The lessons (and thoughts) from the whole thing
(while trying not to be a total spoiler)
- During childhood, Joy runs the show, allowing the other emotions to come in and out, even if trying to keep Sadness at bay. Are we ok to let Joy be a second-grade emotion when we grow up?
- In the face of trauma, our core memories get shaken and our conflicting emotions are so confusing that we feel lost and ultimately disconnected. Do we realise how certain (lower and upper t) trauma events shake our personality?
- It is essential to feel Sadness to process life. Feeling Sadness often leads to Joy, as the weight of life is consoled by being at peace with what we are feeling. As a child, the embrace of someone else (like our parents) allows that transformation. As grown-ups, do we allow ourselves to be sad and even consoled by others?
- Anger has a place in our lives but can be an ill-advisor. In moments of loss, it can be the strongest emotion and create ideas in our lives that can then be very hard to dismantle. As I watch Anger running the show in Dad’s headquarters, I wonder if that needs to be the case to be a Dad.
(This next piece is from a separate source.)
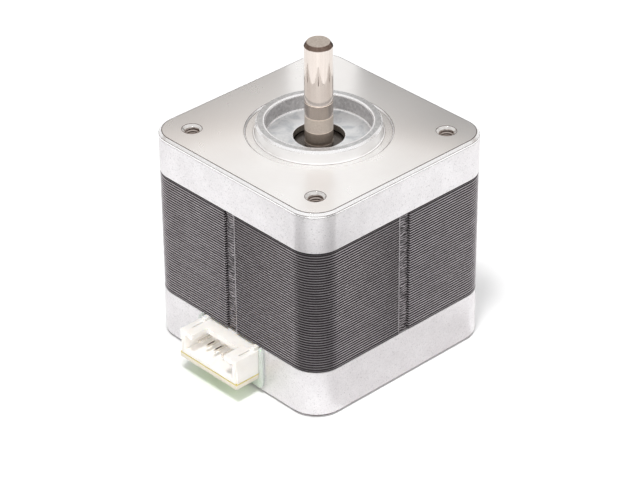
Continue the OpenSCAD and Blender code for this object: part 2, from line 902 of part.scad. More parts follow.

- All emotions have a place in our minds, and the more we allow them to be, the more developed and expanded the console of emotions will become. Will we let our emotions (and our kids’ emotions) be, grow and develop too?
This is one movie I do not want to let fall into the dump, the place where long-term memories that are not recalled for a long time go and get erased. I want to remember that all emotions are ok, even the ones that don’t feel great!